In the summer of 1916 the company had constructed a pipe yard at an expense of some $8,000 on property which it had rented for a term of 10 years at a rental of $111 per month plus taxes and special assessments. Frey called attention to this matter, saying it was an uncertain venture and he did not know how it would “pan out.” The venture seems to have been successful up to the time of the trial. Frey also stated that the Cootey Company, a tenant of the Central Supply Company at a rental of $1,000 per year, had purchased a site for the purpose of erecting a building of their own and would be lost as tenants as soon as their own building was erected and their lease expired, and that the chances were that it would be difficult to secure new tenants equally good. The Cootey Company had bought a lot and were preparing plans for a building in 1916, but still remained in the leased premises at the time of the trial in January, 1920.

Referring to the financial statement for 1915, Frey stated that the inventory was about 15 per cent high — that is, about 45 per cent above the normal prices prevailing before the war — and that this increase would have to be taken off sooner or later. It had not been taken .off at the time of the trial. In August, 1916, defendant Michel had transferred a controlling interest in the company to his son George who became of age August 2, 1916. Frey told plaintiff that he had several propositions to better himself by going into business for himself; that he should probably leave the company if he could not buy plaintiff’s stock; that if he concluded to do so some of the best men were likely to go with him; that George Michel was inexperienced and undoubtedly could not step into his shoes and continue the business as successfully as it had been run in the past, and that in the event of this change the stock might go down to par or even below par. Frey purchased the stock and remained with the company, but before making the purchase he had arranged for the necessary financial backing to* enable him to start an independent business if he concluded to do so.

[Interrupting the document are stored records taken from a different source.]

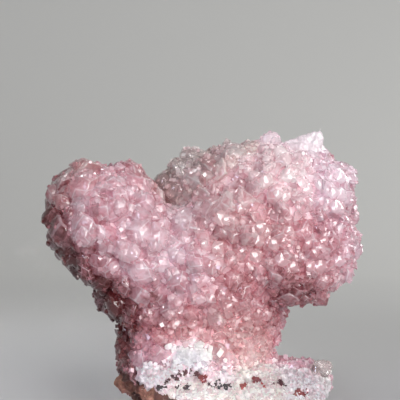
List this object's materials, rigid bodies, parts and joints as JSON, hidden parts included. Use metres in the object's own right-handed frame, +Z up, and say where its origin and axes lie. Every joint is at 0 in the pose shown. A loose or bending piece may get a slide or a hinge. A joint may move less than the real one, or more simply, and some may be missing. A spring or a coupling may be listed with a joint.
{
  "type": "cobaltoan calcite specimen",
  "caption": "Free-standing mineral specimen: a pink crystal crust in rounded crowns on a short neck, over a white calcite band and flat-bottomed host rock.",
  "frame": {"origin": "on the flat underside of the host rock, below the middle of the bounding box", "axes": "+Z up; +X from the left crown to the right crown; +Y from the show side to the back"},
  "size_m": [0.0694, 0.0374, 0.0604],
  "materials": {
    "host_rock": "matte",
    "white_calcite": "satin",
    "pink_calcite": "gloss"
  },
  "bodies": {
    "root": {"host_rock": "host_rock", "white_calcite_layer": "white_calcite", "pink_calcite_cluster": "pink_calcite"}
  },
  "joints": []
}
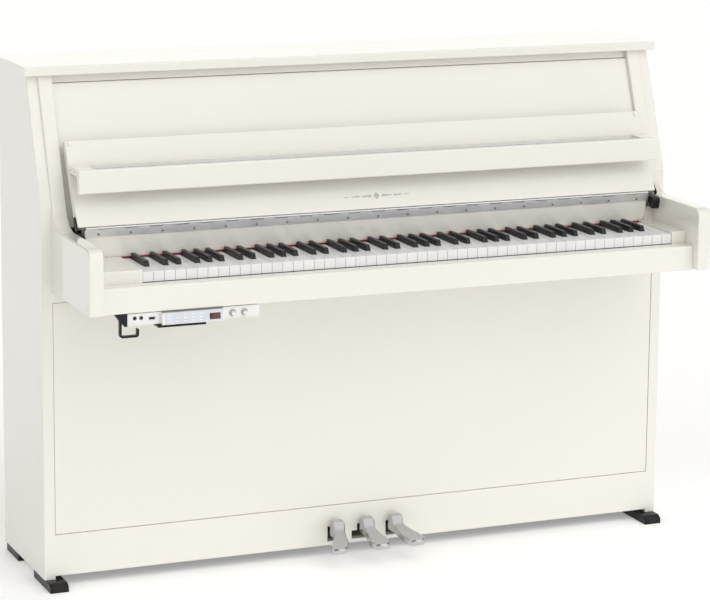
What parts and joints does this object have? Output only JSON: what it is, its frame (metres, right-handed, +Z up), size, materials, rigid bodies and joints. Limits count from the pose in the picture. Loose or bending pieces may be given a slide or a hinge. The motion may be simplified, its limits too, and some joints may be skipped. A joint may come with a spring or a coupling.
{
  "type": "upright piano",
  "caption": "Compact upright piano in white lacquer with a leaning fallboard that carries a folding music shelf, pedals and an under-key headphone unit.",
  "frame": {"origin": "on the floor under the middle of the whole box", "axes": "+X to the player's right along the keyboard, -Y towards the player, +Z up"},
  "size_m": [1.49, 0.574, 1.11],
  "materials": {
    "case_lacquer": "polished ivory-white lacquer over wood",
    "white_key_resin": "polished white key resin",
    "black_key_resin": "satin black",
    "hinge_metal": "satin silver",
    "screw_steel": "bright",
    "pedal_nickel": "polished edge, satin tread",
    "black_plastic": "satin black",
    "black_steel": "black powder coat",
    "grey_felt": "pressed felt",
    "red_felt": "pressed felt",
    "white_felt": "wool felt",
    "plate_bronze": "bronze paint",
    "string_steel": "drawn wire",
    "bare_wood": "clear lacquer",
    "spruce": "clear lacquer",
    "panel_white": "satin white moulding"
  },
  "bodies": {
    "cabinet": {"action_frame": "bare_wood", "back_frame": "bare_wood", "balance_pins": "screw_steel", "bottom_board": "bare_wood", "control_panel": "panel_white", "cross_rails": "case_lacquer", "fall_hinge_fixed": "hinge_metal", "feet": "black_plastic", "felt_linings": "red_felt", "headphone_hook": "black_steel", "hinge_screws": "screw_steel", "iron_frame": "plate_bronze", "key_bed": "bare_wood", "key_blocks": "case_lacquer", "key_frame": "bare_wood", "key_slip": "case_lacquer", "left_arm": "case_lacquer", "left_side_panel": "case_lacquer", "lid_hinge": "hinge_metal", "lower_panel": "case_lacquer", "name_board": "case_lacquer", "pedal_brackets": "black_steel", "right_arm": "case_lacquer", "right_side_panel": "case_lacquer", "soft_close_dampers": "black_plastic", "soundboard": "spruce", "strings": "string_steel", "toe_rail": "case_lacquer", "touch_unit": "panel_white", "tuning_pins": "screw_steel", "upper_panel": "case_lacquer"},
    "lid": {"top_lid": "case_lacquer"},
    "fallboard": {"fallboard_leaf": "case_lacquer", "fall_hinge_moving": "hinge_metal"},
    "shelf": {"music_shelf": "case_lacquer", "shelf_felt": "grey_felt"},
    "hammer_set": {"hammers": "white_felt"},
    "damper_set": {"dampers": "white_felt"},
    "mute": {"mute_rail": "white_felt"},
    "volume_knob": {"volume_knob": "panel_white"},
    "tone_knob": {"tone_knob": "panel_white"},
    "key_c4": {"key_c4": "white_key_resin"},
    "key_cs4": {"key_cs4": "black_key_resin"},
    "key_d4": {"key_d4": "white_key_resin"},
    "key_ds4": {"key_ds4": "black_key_resin"},
    "key_e4": {"key_e4": "white_key_resin"},
    "key_f4": {"key_f4": "white_key_resin"},
    "key_fs4": {"key_fs4": "black_key_resin"},
    "key_g4": {"key_g4": "white_key_resin"},
    "key_gs4": {"key_gs4": "black_key_resin"},
    "key_a4": {"key_a4": "white_key_resin"},
    "key_as4": {"key_as4": "black_key_resin"},
    "key_b4": {"key_b4": "white_key_resin"},
    "white_keys_bass": {"white_keys_bass": "white_key_resin"},
    "black_keys_bass": {"black_keys_bass": "black_key_resin"},
    "white_keys_treble": {"white_keys_treble": "white_key_resin"},
    "black_keys_treble": {"black_keys_treble": "black_key_resin"},
    "left_pedal": {"left_pedal": "pedal_nickel"},
    "middle_pedal": {"middle_pedal": "pedal_nickel"},
    "right_pedal": {"right_pedal": "pedal_nickel"}
  },
  "joints": [
    {"name": "lid_open", "type": "hinge", "parent": "cabinet", "child": "lid", "pos_m": [0, 0.284, 1.091], "axis": [-1, 0, 0], "range_deg": [0, 95]},
    {"name": "fallboard_swing", "type": "hinge", "parent": "cabinet", "child": "fallboard", "pos_m": [0, -0.0925, 0.788], "axis": [1, 0, 0], "range_deg": [0, 127.8]},
    {"name": "shelf_fold", "type": "hinge", "parent": "fallboard", "child": "shelf", "pos_m": [0, -0.03467, 0.91294], "axis": [-1, 0, 0], "range_deg": [0, 117.8]},
    {"name": "key_c4_press", "type": "hinge", "parent": "cabinet", "child": "key_c4", "pos_m": [0, -0.03, 0.697], "axis": [1, 0, 0], "range_deg": [0, 2.8], "stiffness_Nm_per_rad": 0.6, "springref_deg": -20.05},
    {"name": "key_cs4_press", "type": "hinge", "parent": "cabinet", "child": "key_cs4", "pos_m": [0, -0.03, 0.697], "axis": [1, 0, 0], "range_deg": [0, 2.8], "stiffness_Nm_per_rad": 0.6, "springref_deg": -20.05},
    {"name": "key_d4_press", "type": "hinge", "parent": "cabinet", "child": "key_d4", "pos_m": [0, -0.03, 0.697], "axis": [1, 0, 0], "range_deg": [0, 2.8], "stiffness_Nm_per_rad": 0.6, "springref_deg": -20.05},
    {"name": "key_ds4_press", "type": "hinge", "parent": "cabinet", "child": "key_ds4", "pos_m": [0, -0.03, 0.697], "axis": [1, 0, 0], "range_deg": [0, 2.8], "stiffness_Nm_per_rad": 0.6, "springref_deg": -20.05},
    {"name": "key_e4_press", "type": "hinge", "parent": "cabinet", "child": "key_e4", "pos_m": [0, -0.03, 0.697], "axis": [1, 0, 0], "range_deg": [0, 2.8], "stiffness_Nm_per_rad": 0.6, "springref_deg": -20.05},
    {"name": "key_f4_press", "type": "hinge", "parent": "cabinet", "child": "key_f4", "pos_m": [0, -0.03, 0.697], "axis": [1, 0, 0], "range_deg": [0, 2.8], "stiffness_Nm_per_rad": 0.6, "springref_deg": -20.05},
    {"name": "key_fs4_press", "type": "hinge", "parent": "cabinet", "child": "key_fs4", "pos_m": [0, -0.03, 0.697], "axis": [1, 0, 0], "range_deg": [0, 2.8], "stiffness_Nm_per_rad": 0.6, "springref_deg": -20.05},
    {"name": "key_g4_press", "type": "hinge", "parent": "cabinet", "child": "key_g4", "pos_m": [0, -0.03, 0.697], "axis": [1, 0, 0], "range_deg": [0, 2.8], "stiffness_Nm_per_rad": 0.6, "springref_deg": -20.05},
    {"name": "key_gs4_press", "type": "hinge", "parent": "cabinet", "child": "key_gs4", "pos_m": [0, -0.03, 0.697], "axis": [1, 0, 0], "range_deg": [0, 2.8], "stiffness_Nm_per_rad": 0.6, "springref_deg": -20.05},
    {"name": "key_a4_press", "type": "hinge", "parent": "cabinet", "child": "key_a4", "pos_m": [0, -0.03, 0.697], "axis": [1, 0, 0], "range_deg": [0, 2.8], "stiffness_Nm_per_rad": 0.6, "springref_deg": -20.05},
    {"name": "key_as4_press", "type": "hinge", "parent": "cabinet", "child": "key_as4", "pos_m": [0, -0.03, 0.697], "axis": [1, 0, 0], "range_deg": [0, 2.8], "stiffness_Nm_per_rad": 0.6, "springref_deg": -20.05},
    {"name": "key_b4_press", "type": "hinge", "parent": "cabinet", "child": "key_b4", "pos_m": [0, -0.03, 0.697], "axis": [1, 0, 0], "range_deg": [0, 2.8], "stiffness_Nm_per_rad": 0.6, "springref_deg": -20.05},
    {"name": "white_keys_bass_press", "type": "hinge", "parent": "cabinet", "child": "white_keys_bass", "pos_m": [0, -0.03, 0.697], "axis": [1, 0, 0], "range_deg": [0, 2.8], "stiffness_Nm_per_rad": 13.8, "springref_deg": -20.05},
    {"name": "black_keys_bass_press", "type": "hinge", "parent": "cabinet", "child": "black_keys_bass", "pos_m": [0, -0.03, 0.697], "axis": [1, 0, 0], "range_deg": [0, 2.8], "stiffness_Nm_per_rad": 9.6, "springref_deg": -20.05},
    {"name": "white_keys_treble_press", "type": "hinge", "parent": "cabinet", "child": "white_keys_treble", "pos_m": [0, -0.03, 0.697], "axis": [1, 0, 0], "range_deg": [0, 2.8], "stiffness_Nm_per_rad": 13.2, "springref_deg": -20.05},
    {"name": "black_keys_treble_press", "type": "hinge", "parent": "cabinet", "child": "black_keys_treble", "pos_m": [0, -0.03, 0.697], "axis": [1, 0, 0], "range_deg": [0, 2.8], "stiffness_Nm_per_rad": 9, "springref_deg": -20.05},
    {"name": "left_pedal_press", "type": "hinge", "parent": "cabinet", "child": "left_pedal", "pos_m": [0, 0.06, 0.064], "axis": [1, 0, 0], "range_deg": [0, 6], "stiffness_Nm_per_rad": 8, "springref_deg": -22.92},
    {"name": "middle_pedal_press", "type": "hinge", "parent": "cabinet", "child": "middle_pedal", "pos_m": [0, 0.06, 0.064], "axis": [1, 0, 0], "range_deg": [0, 6], "stiffness_Nm_per_rad": 8, "springref_deg": -22.92},
    {"name": "right_pedal_press", "type": "hinge", "parent": "cabinet", "child": "right_pedal", "pos_m": [0, 0.06, 0.064], "axis": [1, 0, 0], "range_deg": [0, 6], "stiffness_Nm_per_rad": 8, "springref_deg": -22.92},
    {"name": "hammer_approach", "type": "hinge", "parent": "cabinet", "child": "hammer_set", "pos_m": [0, 0.112, 0.805], "axis": [-1, 0, 0], "range_deg": [0, 7.2]},
    {"name": "damper_lift", "type": "hinge", "parent": "cabinet", "child": "damper_set", "pos_m": [0, 0.145, 0.8], "axis": [1, 0, 0], "range_deg": [0, 3]},
    {"name": "mute_drop", "type": "slide", "parent": "cabinet", "child": "mute", "axis": [0, 0, -1], "range_m": [0, 0.028]},
    {"name": "volume_turn", "type": "hinge", "parent": "cabinet", "child": "volume_knob", "pos_m": [-0.397, -0.262, 0.626], "axis": [0, 1, 0], "range_deg": [0, 280]},
    {"name": "tone_turn", "type": "hinge", "parent": "cabinet", "child": "tone_knob", "pos_m": [-0.371, -0.262, 0.626], "axis": [0, 1, 0], "range_deg": [0, 280]}
  ],
  "couplings": [
    {"joint": "shelf_fold", "follows": "fallboard_swing", "ratio": 0.92175},
    {"joint": "hammer_approach", "follows": "left_pedal_press", "ratio": 1.2},
    {"joint": "damper_lift", "follows": "right_pedal_press", "ratio": 0.5},
    {"joint": "mute_drop", "follows": "middle_pedal_press", "m_per_rad": 0.26638}
  ]
}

As already stated plaintiff and Frey failed to reach an agreement at their first meeting. On December 30, 1916, they met again and continued the discussion for several hours. From time to time plaintiff came down in his price and Frey raised his offer. Finally Frey offered $46,000, approximately $157 per share, in cash for the stock, plaintiff accepted this offer. Frey said he must have a week or two to raise the money. They drew up and signed a brief memorandum and Frey gave his check for $500. On January 12, 1917, they met again to complete the transaction, and plaintiff transferred and delivered the certificates of stock and Frey paid the balance of the purchase price, $45,500.

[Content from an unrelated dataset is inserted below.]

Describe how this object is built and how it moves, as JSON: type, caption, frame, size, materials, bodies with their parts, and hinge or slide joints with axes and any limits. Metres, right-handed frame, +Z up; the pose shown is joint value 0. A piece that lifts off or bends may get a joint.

In addition to the representations alluded to above, plaintiff claims that the stock was actually worth much more than $200 per share and that he was misled by Frey’s assertion that that price was altogether too high and his offer of $125 per share. According to Frey neither of them expressed any opinion as to the value of the stock during their negotiations, plaintiff merely stating his price and lowering it from time to time, and he merely stating his offer and raising it from time to time. The company was a close corporation and its stock had never been on the market for sale and had no established or known market value. Its value depended upon the amount ’by which the value of the assets of the company exceeded the liabilities taken in connection with the prospects of the company for the future. The evidence as to its value differed widely. Plaintiff presented testimony tending to show that it was worth $330 per share; Frey presented testimony tending to show that it was worth between $155 and $165 per share.

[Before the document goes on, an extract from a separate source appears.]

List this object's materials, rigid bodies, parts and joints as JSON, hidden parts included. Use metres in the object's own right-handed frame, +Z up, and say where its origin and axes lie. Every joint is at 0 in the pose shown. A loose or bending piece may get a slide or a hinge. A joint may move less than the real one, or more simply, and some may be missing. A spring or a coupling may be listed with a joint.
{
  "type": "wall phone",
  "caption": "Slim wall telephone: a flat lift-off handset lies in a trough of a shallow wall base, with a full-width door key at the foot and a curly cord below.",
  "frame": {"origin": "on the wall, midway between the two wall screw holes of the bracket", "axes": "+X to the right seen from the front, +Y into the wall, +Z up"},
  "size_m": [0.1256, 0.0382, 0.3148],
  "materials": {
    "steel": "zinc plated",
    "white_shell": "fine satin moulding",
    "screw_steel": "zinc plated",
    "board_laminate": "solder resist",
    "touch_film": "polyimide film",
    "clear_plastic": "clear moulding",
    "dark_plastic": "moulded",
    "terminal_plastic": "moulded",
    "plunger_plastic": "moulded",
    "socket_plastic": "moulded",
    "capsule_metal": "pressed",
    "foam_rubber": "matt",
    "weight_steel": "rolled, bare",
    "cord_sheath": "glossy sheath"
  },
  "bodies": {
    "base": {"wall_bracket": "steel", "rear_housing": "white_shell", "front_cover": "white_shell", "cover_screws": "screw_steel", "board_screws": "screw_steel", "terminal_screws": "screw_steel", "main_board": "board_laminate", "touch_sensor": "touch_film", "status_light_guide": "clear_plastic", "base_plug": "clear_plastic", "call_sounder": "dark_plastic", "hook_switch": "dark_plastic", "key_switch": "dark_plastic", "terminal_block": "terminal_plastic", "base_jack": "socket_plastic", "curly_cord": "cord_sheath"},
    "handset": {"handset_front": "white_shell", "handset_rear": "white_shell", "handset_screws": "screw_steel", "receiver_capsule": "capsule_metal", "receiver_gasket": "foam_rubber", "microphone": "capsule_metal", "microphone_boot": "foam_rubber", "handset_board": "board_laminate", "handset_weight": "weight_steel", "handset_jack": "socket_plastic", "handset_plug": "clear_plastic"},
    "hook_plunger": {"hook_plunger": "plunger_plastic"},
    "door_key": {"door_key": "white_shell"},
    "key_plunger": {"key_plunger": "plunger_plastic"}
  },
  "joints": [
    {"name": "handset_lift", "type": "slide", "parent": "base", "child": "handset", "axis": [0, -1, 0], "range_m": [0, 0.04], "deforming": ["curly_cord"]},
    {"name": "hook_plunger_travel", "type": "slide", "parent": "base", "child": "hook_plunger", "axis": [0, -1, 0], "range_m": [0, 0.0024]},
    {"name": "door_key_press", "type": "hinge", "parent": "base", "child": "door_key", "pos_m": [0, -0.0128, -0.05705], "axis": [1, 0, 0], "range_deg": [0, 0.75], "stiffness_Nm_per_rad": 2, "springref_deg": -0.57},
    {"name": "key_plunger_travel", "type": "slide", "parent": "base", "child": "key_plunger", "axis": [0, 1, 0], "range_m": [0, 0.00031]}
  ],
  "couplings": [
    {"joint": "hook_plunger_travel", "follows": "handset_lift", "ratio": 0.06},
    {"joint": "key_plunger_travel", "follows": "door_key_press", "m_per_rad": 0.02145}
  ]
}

Plaintiff also urges as an element of fraud that the directors paid a dividend of only 6 per cent, although the profits were sufficient to pay a much larger dividend. The company had never paid a dividend larger than that. During the years when plaintiff was secretary it paid only a 6 per cent dividend and carried all profits above that amount in a surplus fund as additional operating capital. This seems to have been done with the acquiescence of everyone concerned, and this policy was continued without objection from anyone for the two years in which plaintiff received dividends after he ceased to be a director. It may be that the stockholders were rightfully entitled to larger dividends. But plaintiff is not in a position to charge fraud because a policy was continued which he helped to initiate and assisted in carrying out and to which, with full knowledge, he never objected.

The question whether Frey was chargeable with fraud was submitted to the jury to determine from all the evidence bearing upon it, and the record presented will not warrant us in saying that they failed to arrive at a correct conclusion.

Plaintiff also complains of the charge to the jury. The charge clearly, fairly and correctly submitted to the jury the issues which they were to determine, and sufficiently covered the essential matter in plaintiff’s requests. Plaintiff insists that the court erred in charging that an intention to deceive is an essential element of fraud. But in that connection the court stated:

“Fraudulent intent may be proved by showing a party knew his statements to be false, or that having no knowledge of their truth or falsity he did not believe them to be true, or that having no knowledge of their truth or falsity he yet represented them to be true of his own knowledge. An unqualified affirmation means an affirmation as to one’s own knowledge.”

The court had previously explained fully and accurately what would constitute fraud, and we find nothing in the charge which could have misled the jury, or of which plaintiff has any just cause to complain.

The order denying a new trial is affirmed.